— START OF INFORMATION PROVIDED —

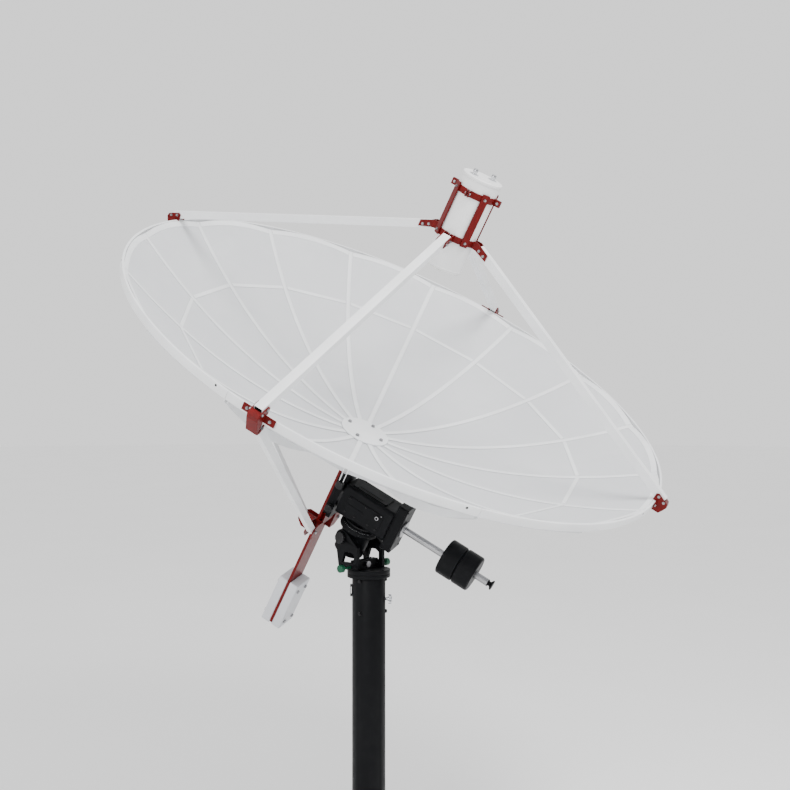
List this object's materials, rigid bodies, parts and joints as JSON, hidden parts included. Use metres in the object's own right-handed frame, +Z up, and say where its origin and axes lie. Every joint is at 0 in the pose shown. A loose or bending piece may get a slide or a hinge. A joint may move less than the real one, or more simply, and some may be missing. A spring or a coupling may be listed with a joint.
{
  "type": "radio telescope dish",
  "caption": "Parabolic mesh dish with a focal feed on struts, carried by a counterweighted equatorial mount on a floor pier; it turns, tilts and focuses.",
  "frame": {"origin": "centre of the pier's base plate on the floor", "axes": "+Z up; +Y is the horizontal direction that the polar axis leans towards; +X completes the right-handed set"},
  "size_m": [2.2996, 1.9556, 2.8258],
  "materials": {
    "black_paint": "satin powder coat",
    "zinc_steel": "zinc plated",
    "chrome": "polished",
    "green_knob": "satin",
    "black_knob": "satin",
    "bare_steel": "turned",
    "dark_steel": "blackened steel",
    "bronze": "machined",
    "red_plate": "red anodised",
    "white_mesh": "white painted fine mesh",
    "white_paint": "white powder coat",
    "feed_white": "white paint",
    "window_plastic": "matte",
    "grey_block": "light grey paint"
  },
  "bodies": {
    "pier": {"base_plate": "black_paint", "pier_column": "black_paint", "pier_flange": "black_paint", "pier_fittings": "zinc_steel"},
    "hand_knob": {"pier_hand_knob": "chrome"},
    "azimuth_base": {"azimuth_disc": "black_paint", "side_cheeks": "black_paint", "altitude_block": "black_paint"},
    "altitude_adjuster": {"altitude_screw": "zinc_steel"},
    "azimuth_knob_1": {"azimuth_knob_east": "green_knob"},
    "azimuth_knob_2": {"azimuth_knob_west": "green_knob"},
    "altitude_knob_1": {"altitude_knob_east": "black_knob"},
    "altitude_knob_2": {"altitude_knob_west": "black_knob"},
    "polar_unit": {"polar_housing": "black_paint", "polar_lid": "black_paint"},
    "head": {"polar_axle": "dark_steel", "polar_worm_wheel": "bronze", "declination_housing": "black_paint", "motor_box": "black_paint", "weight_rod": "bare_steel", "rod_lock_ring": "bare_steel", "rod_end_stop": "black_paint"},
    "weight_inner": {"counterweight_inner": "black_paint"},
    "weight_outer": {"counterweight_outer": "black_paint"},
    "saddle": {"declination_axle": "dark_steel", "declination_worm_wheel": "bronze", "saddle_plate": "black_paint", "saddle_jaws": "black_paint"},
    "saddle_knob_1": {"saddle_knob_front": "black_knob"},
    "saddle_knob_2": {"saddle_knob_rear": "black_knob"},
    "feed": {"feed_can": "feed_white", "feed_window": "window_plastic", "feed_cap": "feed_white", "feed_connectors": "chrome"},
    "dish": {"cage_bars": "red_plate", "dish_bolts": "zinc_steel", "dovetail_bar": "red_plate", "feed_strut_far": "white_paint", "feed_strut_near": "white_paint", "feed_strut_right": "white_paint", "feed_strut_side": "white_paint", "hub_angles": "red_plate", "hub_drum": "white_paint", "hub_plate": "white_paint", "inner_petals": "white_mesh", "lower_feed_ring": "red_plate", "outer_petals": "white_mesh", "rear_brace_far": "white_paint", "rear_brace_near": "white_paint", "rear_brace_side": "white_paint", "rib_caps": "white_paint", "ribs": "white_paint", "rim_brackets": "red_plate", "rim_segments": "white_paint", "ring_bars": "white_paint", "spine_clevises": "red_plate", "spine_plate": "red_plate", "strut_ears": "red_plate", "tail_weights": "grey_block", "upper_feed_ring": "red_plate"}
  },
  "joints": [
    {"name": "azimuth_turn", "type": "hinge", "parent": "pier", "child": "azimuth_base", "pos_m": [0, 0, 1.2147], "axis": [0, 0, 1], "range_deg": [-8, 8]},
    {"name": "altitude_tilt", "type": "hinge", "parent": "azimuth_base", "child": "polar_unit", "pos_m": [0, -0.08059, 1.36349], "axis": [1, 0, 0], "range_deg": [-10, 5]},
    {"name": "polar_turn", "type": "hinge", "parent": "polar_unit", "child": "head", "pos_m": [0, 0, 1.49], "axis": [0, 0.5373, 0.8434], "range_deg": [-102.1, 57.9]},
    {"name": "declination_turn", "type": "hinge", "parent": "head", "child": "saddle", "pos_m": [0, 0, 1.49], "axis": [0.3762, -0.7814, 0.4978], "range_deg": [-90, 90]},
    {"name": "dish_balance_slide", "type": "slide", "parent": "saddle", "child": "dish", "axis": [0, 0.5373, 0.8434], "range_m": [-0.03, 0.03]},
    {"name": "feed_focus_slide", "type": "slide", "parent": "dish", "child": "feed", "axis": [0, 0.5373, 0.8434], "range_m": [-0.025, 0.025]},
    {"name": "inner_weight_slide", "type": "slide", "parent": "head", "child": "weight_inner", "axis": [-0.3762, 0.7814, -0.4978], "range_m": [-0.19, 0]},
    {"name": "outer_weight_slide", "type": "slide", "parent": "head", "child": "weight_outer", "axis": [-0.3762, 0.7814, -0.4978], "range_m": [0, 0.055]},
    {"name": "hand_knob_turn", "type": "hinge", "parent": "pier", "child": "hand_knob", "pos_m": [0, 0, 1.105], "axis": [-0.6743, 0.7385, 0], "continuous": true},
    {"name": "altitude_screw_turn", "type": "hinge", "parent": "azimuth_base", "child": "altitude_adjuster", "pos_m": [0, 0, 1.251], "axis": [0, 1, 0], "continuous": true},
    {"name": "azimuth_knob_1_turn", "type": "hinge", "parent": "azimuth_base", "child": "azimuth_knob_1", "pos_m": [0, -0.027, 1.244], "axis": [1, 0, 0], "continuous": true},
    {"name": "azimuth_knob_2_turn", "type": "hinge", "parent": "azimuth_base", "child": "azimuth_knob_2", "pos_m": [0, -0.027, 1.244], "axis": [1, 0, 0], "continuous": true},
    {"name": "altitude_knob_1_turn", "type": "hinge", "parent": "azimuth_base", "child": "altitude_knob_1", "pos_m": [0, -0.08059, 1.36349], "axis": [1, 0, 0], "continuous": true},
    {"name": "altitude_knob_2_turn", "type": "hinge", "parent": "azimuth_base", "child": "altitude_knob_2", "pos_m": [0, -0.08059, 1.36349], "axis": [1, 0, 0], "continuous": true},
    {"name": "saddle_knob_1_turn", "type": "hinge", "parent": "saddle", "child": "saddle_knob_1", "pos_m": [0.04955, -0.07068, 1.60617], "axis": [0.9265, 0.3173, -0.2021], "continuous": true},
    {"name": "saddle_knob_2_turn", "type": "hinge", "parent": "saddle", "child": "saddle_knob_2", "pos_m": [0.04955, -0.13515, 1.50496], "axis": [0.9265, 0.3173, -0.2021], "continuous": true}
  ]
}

— END OF INFORMATION PROVIDED —

#### WORK TO BE COMPLETED
Extract each line of the listing above, copying it word for word.

#### IN RESPONSE
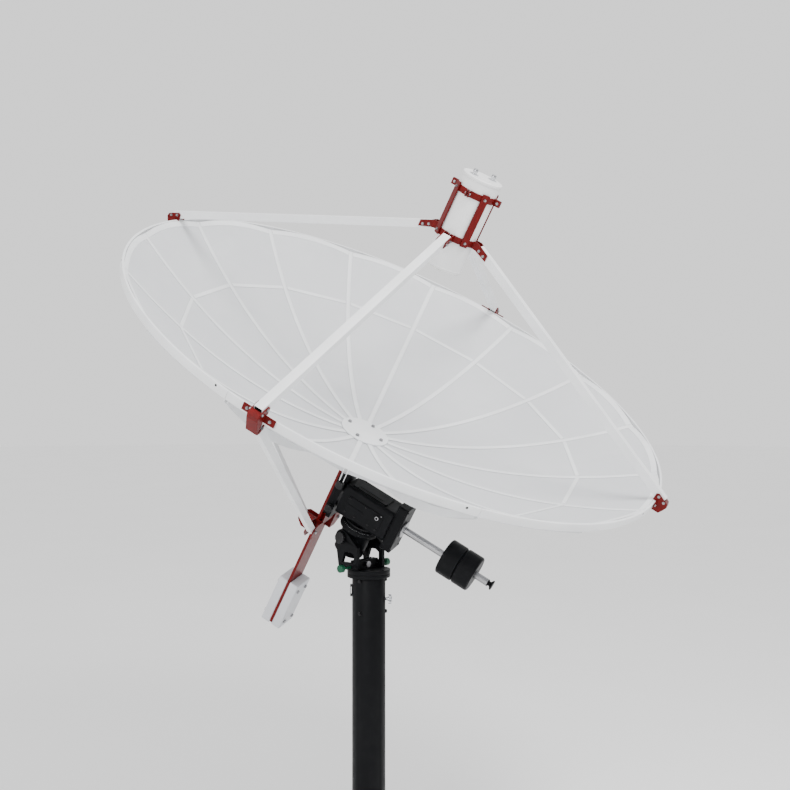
List this object's materials, rigid bodies, parts and joints as JSON, hidden parts included. Use metres in the object's own right-handed frame, +Z up, and say where its origin and axes lie. Every joint is at 0 in the pose shown. A loose or bending piece may get a slide or a hinge. A joint may move less than the real one, or more simply, and some may be missing. A spring or a coupling may be listed with a joint.
{
  "type": "radio telescope dish",
  "caption": "Parabolic mesh dish with a focal feed on struts, carried by a counterweighted equatorial mount on a floor pier; it turns, tilts and focuses.",
  "frame": {"origin": "centre of the pier's base plate on the floor", "axes": "+Z up; +Y is the horizontal direction that the polar axis leans towards; +X completes the right-handed set"},
  "size_m": [2.2996, 1.9556, 2.8258],
  "materials": {
    "black_paint": "satin powder coat",
    "zinc_steel": "zinc plated",
    "chrome": "polished",
    "green_knob": "satin",
    "black_knob": "satin",
    "bare_steel": "turned",
    "dark_steel": "blackened steel",
    "bronze": "machined",
    "red_plate": "red anodised",
    "white_mesh": "white painted fine mesh",
    "white_paint": "white powder coat",
    "feed_white": "white paint",
    "window_plastic": "matte",
    "grey_block": "light grey paint"
  },
  "bodies": {
    "pier": {"base_plate": "black_paint", "pier_column": "black_paint", "pier_flange": "black_paint", "pier_fittings": "zinc_steel"},
    "hand_knob": {"pier_hand_knob": "chrome"},
    "azimuth_base": {"azimuth_disc": "black_paint", "side_cheeks": "black_paint", "altitude_block": "black_paint"},
    "altitude_adjuster": {"altitude_screw": "zinc_steel"},
    "azimuth_knob_1": {"azimuth_knob_east": "green_knob"},
    "azimuth_knob_2": {"azimuth_knob_west": "green_knob"},
    "altitude_knob_1": {"altitude_knob_east": "black_knob"},
    "altitude_knob_2": {"altitude_knob_west": "black_knob"},
    "polar_unit": {"polar_housing": "black_paint", "polar_lid": "black_paint"},
    "head": {"polar_axle": "dark_steel", "polar_worm_wheel": "bronze", "declination_housing": "black_paint", "motor_box": "black_paint", "weight_rod": "bare_steel", "rod_lock_ring": "bare_steel", "rod_end_stop": "black_paint"},
    "weight_inner": {"counterweight_inner": "black_paint"},
    "weight_outer": {"counterweight_outer": "black_paint"},
    "saddle": {"declination_axle": "dark_steel", "declination_worm_wheel": "bronze", "saddle_plate": "black_paint", "saddle_jaws": "black_paint"},
    "saddle_knob_1": {"saddle_knob_front": "black_knob"},
    "saddle_knob_2": {"saddle_knob_rear": "black_knob"},
    "feed": {"feed_can": "feed_white", "feed_window": "window_plastic", "feed_cap": "feed_white", "feed_connectors": "chrome"},
    "dish": {"cage_bars": "red_plate", "dish_bolts": "zinc_steel", "dovetail_bar": "red_plate", "feed_strut_far": "white_paint", "feed_strut_near": "white_paint", "feed_strut_right": "white_paint", "feed_strut_side": "white_paint", "hub_angles": "red_plate", "hub_drum": "white_paint", "hub_plate": "white_paint", "inner_petals": "white_mesh", "lower_feed_ring": "red_plate", "outer_petals": "white_mesh", "rear_brace_far": "white_paint", "rear_brace_near": "white_paint", "rear_brace_side": "white_paint", "rib_caps": "white_paint", "ribs": "white_paint", "rim_brackets": "red_plate", "rim_segments": "white_paint", "ring_bars": "white_paint", "spine_clevises": "red_plate", "spine_plate": "red_plate", "strut_ears": "red_plate", "tail_weights": "grey_block", "upper_feed_ring": "red_plate"}
  },
  "joints": [
    {"name": "azimuth_turn", "type": "hinge", "parent": "pier", "child": "azimuth_base", "pos_m": [0, 0, 1.2147], "axis": [0, 0, 1], "range_deg": [-8, 8]},
    {"name": "altitude_tilt", "type": "hinge", "parent": "azimuth_base", "child": "polar_unit", "pos_m": [0, -0.08059, 1.36349], "axis": [1, 0, 0], "range_deg": [-10, 5]},
    {"name": "polar_turn", "type": "hinge", "parent": "polar_unit", "child": "head", "pos_m": [0, 0, 1.49], "axis": [0, 0.5373, 0.8434], "range_deg": [-102.1, 57.9]},
    {"name": "declination_turn", "type": "hinge", "parent": "head", "child": "saddle", "pos_m": [0, 0, 1.49], "axis": [0.3762, -0.7814, 0.4978], "range_deg": [-90, 90]},
    {"name": "dish_balance_slide", "type": "slide", "parent": "saddle", "child": "dish", "axis": [0, 0.5373, 0.8434], "range_m": [-0.03, 0.03]},
    {"name": "feed_focus_slide", "type": "slide", "parent": "dish", "child": "feed", "axis": [0, 0.5373, 0.8434], "range_m": [-0.025, 0.025]},
    {"name": "inner_weight_slide", "type": "slide", "parent": "head", "child": "weight_inner", "axis": [-0.3762, 0.7814, -0.4978], "range_m": [-0.19, 0]},
    {"name": "outer_weight_slide", "type": "slide", "parent": "head", "child": "weight_outer", "axis": [-0.3762, 0.7814, -0.4978], "range_m": [0, 0.055]},
    {"name": "hand_knob_turn", "type": "hinge", "parent": "pier", "child": "hand_knob", "pos_m": [0, 0, 1.105], "axis": [-0.6743, 0.7385, 0], "continuous": true},
    {"name": "altitude_screw_turn", "type": "hinge", "parent": "azimuth_base", "child": "altitude_adjuster", "pos_m": [0, 0, 1.251], "axis": [0, 1, 0], "continuous": true},
    {"name": "azimuth_knob_1_turn", "type": "hinge", "parent": "azimuth_base", "child": "azimuth_knob_1", "pos_m": [0, -0.027, 1.244], "axis": [1, 0, 0], "continuous": true},
    {"name": "azimuth_knob_2_turn", "type": "hinge", "parent": "azimuth_base", "child": "azimuth_knob_2", "pos_m": [0, -0.027, 1.244], "axis": [1, 0, 0], "continuous": true},
    {"name": "altitude_knob_1_turn", "type": "hinge", "parent": "azimuth_base", "child": "altitude_knob_1", "pos_m": [0, -0.08059, 1.36349], "axis": [1, 0, 0], "continuous": true},
    {"name": "altitude_knob_2_turn", "type": "hinge", "parent": "azimuth_base", "child": "altitude_knob_2", "pos_m": [0, -0.08059, 1.36349], "axis": [1, 0, 0], "continuous": true},
    {"name": "saddle_knob_1_turn", "type": "hinge", "parent": "saddle", "child": "saddle_knob_1", "pos_m": [0.04955, -0.07068, 1.60617], "axis": [0.9265, 0.3173, -0.2021], "continuous": true},
    {"name": "saddle_knob_2_turn", "type": "hinge", "parent": "saddle", "child": "saddle_knob_2", "pos_m": [0.04955, -0.13515, 1.50496], "axis": [0.9265, 0.3173, -0.2021], "continuous": true}
  ]
}